# Dataset records:
#####
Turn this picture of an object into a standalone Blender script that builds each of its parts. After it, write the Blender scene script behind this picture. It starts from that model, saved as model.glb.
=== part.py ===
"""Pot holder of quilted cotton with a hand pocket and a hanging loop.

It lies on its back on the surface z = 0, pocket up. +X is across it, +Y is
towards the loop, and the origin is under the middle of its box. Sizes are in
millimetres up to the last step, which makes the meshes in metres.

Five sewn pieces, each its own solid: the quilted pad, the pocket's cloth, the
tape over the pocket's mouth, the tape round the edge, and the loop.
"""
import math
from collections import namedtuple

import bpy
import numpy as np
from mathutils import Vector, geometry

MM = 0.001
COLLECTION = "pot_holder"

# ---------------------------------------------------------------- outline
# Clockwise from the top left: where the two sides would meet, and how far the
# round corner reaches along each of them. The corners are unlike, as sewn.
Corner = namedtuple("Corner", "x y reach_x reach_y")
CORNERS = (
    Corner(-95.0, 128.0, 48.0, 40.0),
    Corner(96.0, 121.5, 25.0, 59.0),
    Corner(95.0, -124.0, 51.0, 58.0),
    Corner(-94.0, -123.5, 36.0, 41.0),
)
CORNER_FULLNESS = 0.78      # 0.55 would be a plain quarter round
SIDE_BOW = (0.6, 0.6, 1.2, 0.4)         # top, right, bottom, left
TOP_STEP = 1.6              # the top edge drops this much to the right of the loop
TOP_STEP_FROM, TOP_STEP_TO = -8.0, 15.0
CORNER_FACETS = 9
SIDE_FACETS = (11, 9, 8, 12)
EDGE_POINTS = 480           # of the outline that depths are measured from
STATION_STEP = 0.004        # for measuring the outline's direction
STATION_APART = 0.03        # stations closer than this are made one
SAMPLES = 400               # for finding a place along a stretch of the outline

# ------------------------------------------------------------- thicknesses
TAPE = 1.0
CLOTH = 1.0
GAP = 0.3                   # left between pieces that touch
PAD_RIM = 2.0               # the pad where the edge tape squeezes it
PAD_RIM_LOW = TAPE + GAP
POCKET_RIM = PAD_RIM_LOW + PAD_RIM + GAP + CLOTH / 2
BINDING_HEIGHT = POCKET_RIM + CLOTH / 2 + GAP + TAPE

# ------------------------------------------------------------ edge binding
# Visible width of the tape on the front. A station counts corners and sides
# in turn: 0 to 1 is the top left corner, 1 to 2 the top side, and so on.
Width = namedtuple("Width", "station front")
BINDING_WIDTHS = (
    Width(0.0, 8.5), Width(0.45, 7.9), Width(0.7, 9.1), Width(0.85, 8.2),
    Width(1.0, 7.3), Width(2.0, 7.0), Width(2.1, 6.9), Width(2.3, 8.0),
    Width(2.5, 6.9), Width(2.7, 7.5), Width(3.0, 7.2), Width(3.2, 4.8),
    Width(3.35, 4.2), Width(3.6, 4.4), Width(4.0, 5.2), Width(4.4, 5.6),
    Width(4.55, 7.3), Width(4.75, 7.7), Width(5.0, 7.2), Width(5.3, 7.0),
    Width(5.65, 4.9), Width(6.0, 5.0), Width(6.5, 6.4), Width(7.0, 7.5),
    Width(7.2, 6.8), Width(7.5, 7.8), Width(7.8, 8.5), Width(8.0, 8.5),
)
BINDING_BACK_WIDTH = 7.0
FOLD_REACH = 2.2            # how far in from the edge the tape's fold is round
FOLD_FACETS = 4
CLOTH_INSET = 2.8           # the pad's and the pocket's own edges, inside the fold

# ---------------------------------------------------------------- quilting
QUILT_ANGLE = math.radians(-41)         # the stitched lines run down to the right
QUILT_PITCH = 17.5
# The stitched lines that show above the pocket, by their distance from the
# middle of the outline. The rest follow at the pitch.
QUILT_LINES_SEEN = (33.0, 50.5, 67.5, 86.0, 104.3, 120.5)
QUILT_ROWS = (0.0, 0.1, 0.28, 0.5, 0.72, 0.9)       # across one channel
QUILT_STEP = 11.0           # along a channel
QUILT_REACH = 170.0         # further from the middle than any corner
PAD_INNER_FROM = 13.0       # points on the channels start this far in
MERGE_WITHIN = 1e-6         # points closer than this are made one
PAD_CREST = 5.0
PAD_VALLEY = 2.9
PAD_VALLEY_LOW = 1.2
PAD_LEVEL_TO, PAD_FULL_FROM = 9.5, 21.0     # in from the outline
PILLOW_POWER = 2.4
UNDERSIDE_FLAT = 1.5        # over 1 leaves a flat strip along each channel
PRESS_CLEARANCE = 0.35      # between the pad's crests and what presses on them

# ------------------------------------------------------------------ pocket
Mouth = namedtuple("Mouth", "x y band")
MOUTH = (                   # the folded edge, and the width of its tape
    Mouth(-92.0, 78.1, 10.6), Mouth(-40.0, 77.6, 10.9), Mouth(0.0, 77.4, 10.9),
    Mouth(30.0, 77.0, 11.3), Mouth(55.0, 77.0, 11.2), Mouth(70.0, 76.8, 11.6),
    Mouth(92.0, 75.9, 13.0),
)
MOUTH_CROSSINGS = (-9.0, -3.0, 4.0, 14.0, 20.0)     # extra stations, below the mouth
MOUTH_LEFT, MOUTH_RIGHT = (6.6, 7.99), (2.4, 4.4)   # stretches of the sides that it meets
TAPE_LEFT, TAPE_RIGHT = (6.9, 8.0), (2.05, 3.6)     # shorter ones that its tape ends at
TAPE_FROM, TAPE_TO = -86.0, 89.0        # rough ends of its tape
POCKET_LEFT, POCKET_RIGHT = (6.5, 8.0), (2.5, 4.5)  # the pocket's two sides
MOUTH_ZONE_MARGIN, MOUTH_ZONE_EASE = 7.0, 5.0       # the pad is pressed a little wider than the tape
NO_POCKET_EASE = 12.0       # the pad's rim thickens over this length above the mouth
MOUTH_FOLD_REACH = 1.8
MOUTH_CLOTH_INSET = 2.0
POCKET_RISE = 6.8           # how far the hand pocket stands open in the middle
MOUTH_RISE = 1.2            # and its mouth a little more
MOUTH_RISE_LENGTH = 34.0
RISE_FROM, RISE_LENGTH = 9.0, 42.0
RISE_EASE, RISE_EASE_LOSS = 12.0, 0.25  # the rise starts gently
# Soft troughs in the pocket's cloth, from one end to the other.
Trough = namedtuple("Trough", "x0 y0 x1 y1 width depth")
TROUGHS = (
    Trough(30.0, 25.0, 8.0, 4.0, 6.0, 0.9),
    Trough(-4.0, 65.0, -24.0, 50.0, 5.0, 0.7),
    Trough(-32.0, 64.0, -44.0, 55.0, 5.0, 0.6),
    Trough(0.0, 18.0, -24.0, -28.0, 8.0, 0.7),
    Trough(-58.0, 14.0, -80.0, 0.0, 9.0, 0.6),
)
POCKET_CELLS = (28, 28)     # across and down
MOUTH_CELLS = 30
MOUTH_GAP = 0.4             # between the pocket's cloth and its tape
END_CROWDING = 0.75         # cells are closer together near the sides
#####
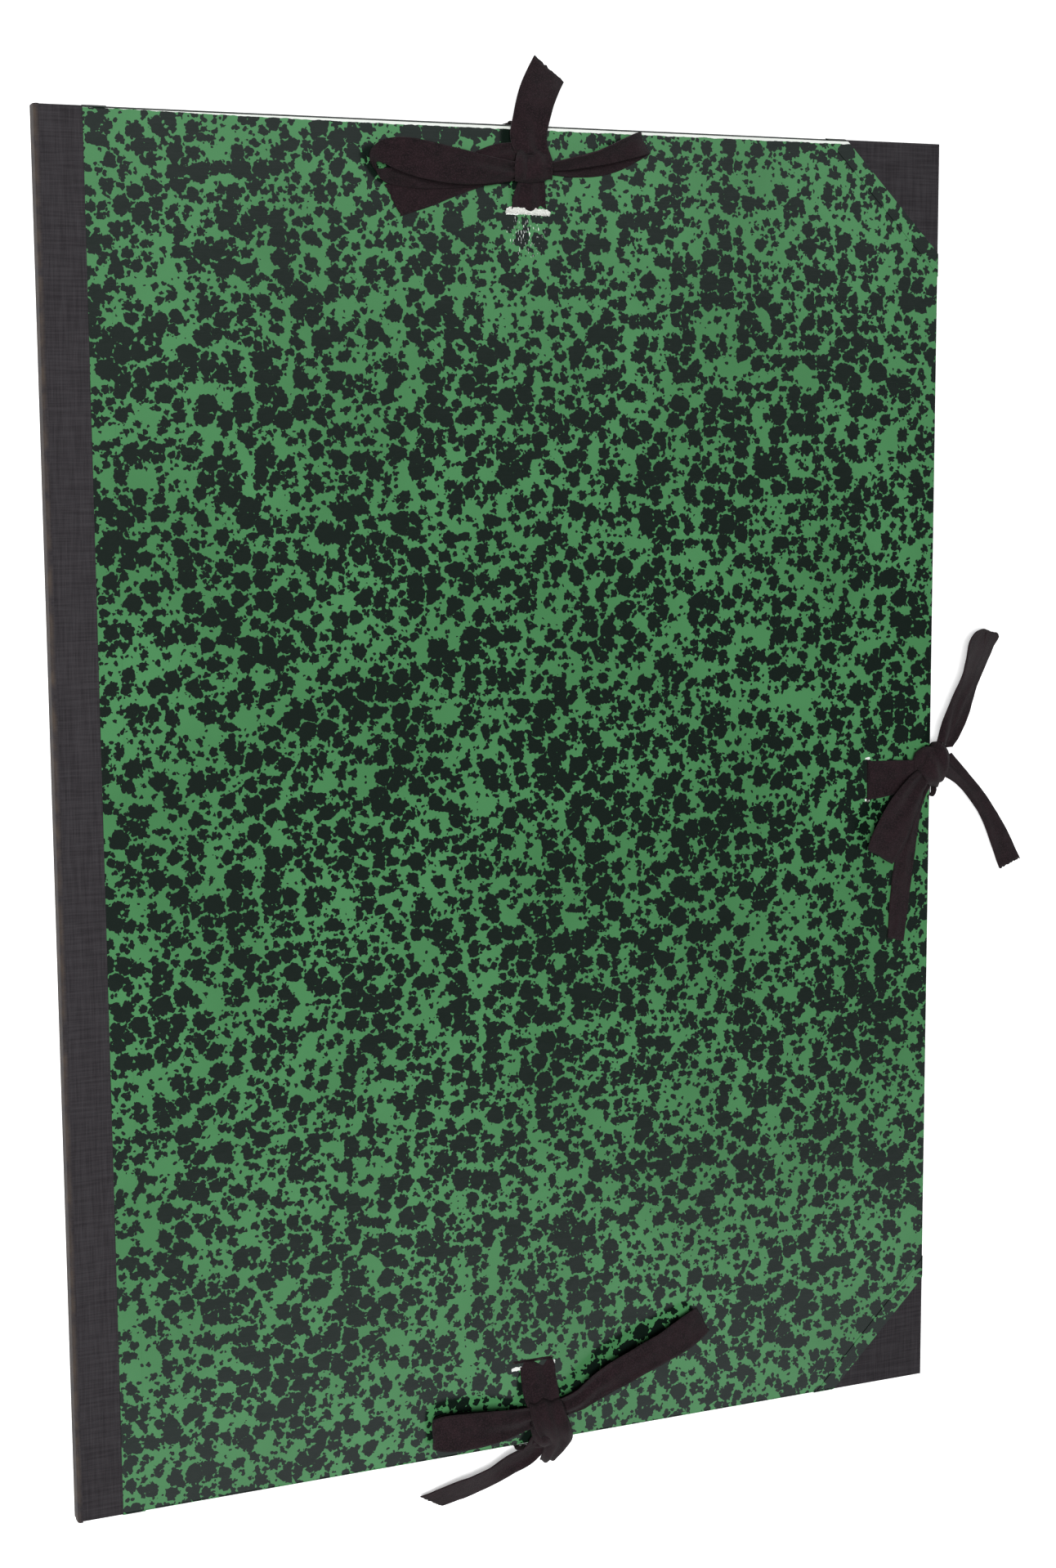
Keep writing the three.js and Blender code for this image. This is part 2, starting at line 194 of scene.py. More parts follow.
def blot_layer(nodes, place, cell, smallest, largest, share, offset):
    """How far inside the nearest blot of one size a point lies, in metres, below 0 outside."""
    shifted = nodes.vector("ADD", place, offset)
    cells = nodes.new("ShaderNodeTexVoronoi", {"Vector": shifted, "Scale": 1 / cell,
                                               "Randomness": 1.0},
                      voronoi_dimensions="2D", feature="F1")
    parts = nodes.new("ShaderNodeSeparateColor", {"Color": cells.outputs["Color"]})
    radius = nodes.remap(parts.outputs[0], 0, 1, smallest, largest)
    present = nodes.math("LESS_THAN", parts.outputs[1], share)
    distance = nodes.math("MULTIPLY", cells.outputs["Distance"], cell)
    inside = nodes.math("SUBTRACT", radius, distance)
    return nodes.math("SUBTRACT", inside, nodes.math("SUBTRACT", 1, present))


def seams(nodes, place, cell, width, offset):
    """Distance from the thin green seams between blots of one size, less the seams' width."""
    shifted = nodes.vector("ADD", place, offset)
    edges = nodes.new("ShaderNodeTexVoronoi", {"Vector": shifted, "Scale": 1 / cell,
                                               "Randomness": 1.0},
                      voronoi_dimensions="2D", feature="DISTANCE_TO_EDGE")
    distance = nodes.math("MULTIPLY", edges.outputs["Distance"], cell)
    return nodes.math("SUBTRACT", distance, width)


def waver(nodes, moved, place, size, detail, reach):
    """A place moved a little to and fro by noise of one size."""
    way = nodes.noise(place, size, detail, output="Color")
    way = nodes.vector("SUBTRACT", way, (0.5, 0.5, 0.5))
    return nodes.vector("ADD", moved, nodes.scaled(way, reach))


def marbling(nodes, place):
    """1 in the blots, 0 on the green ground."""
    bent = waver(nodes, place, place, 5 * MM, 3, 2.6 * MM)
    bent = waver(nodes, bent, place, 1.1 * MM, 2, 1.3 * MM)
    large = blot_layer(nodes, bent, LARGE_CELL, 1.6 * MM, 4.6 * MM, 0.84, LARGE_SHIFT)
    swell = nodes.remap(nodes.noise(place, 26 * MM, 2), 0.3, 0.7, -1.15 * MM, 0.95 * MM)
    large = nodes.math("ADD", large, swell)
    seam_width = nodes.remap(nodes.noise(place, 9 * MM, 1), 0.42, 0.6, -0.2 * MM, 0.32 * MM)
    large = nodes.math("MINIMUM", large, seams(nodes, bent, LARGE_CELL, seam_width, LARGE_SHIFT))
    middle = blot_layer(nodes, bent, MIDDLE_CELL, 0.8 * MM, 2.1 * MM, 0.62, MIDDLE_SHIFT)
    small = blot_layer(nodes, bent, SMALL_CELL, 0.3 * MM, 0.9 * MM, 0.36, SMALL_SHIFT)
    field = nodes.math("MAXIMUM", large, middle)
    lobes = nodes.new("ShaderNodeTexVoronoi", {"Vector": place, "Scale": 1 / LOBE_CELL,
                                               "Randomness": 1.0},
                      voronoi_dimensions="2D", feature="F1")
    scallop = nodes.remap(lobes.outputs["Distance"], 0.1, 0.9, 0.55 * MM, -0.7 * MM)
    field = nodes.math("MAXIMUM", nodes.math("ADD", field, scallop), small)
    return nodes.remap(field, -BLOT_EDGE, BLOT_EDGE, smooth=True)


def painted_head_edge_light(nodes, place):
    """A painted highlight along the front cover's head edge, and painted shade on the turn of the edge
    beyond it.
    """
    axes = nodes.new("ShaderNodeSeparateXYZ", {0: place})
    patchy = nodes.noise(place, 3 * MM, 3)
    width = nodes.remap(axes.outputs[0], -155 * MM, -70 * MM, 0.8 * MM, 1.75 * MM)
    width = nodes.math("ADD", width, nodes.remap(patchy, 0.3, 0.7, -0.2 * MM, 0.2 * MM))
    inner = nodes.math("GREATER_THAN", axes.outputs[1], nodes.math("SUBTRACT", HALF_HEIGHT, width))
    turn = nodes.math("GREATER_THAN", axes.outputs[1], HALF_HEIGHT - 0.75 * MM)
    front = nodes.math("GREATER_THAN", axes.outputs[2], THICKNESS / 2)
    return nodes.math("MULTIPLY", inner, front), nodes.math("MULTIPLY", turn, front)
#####
# Stated goal:
The lines to return run from the one containing "Turn this picture" down to the one containing "millimetres up to"; give them exactly, both included, and no others.

# Result of this task:
Turn this picture of an object into a standalone Blender script that builds each of its parts. After it, write the Blender scene script behind this picture. It starts from that model, saved as model.glb.
=== part.py ===
"""Pot holder of quilted cotton with a hand pocket and a hanging loop.

It lies on its back on the surface z = 0, pocket up. +X is across it, +Y is
towards the loop, and the origin is under the middle of its box. Sizes are in
millimetres up to the last step, which makes the meshes in metres.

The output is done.